In 2006, Hannaford Supermarkets launched Guiding Stars, the first storewide nutrition navigation program. The concept of Guiding Stars was born from extensive consumer research that revealed a desire to live healthier lifestyles, but showed confusion understanding the volume and complexity of the nutrition-related information available in the media, advertisements and on food packaging. The rankings are based on U.S. Department of Agriculture guidelines.[6]

Hannaford Supermarkets are found in Maine (the largest number of its stores), New Hampshire, Vermont, Massachusetts, and New York. Areas outside Maine with a strong Hannaford presence include Manchester, New Hampshire, Burlington, Vermont, and Albany, New York.

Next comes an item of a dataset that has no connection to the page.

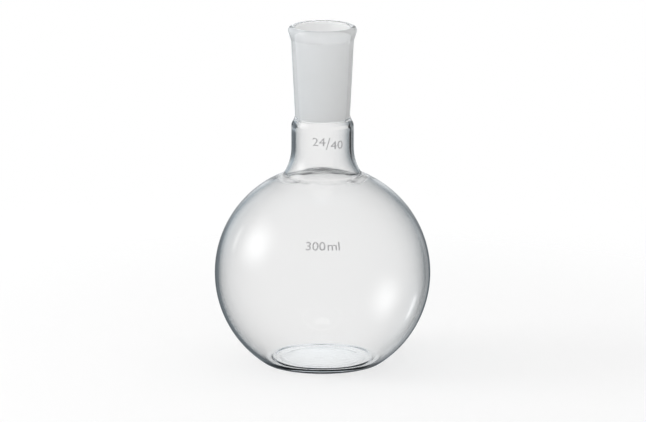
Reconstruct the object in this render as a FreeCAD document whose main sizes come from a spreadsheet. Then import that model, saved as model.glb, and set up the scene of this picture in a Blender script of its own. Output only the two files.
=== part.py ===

Until 2011, the company regularly marketed numerous products under its own private labels — including products by Richelieu Foods.[7] The company now uses the Delhaize-standard Home 360 brand.[8]

Criticism

The company faced a lawsuit for discriminating against the handicapped. In 1999, employees of the store in Gardiner, Maine, mistook a man with a disability for being drunk, refusing him the sale of alcohol. The court found that Hannaford's policy of not allowing management to countermand the initial decision of the sales clerk, even in the light of credible evidence of disability, was a violation of the Americans with Disabilities Act and the company was ordered to pay damages.[9]

On March 17, 2008, The Boston Globe reported that the company's credit-card processing servers had been compromised for three months.[10] Some 4.2 million credit card numbers were stolen, at least 2,800 of which had been used fraudulently. In August 2009, computer hacker Albert Gonzalez was indicted for the crime.[11]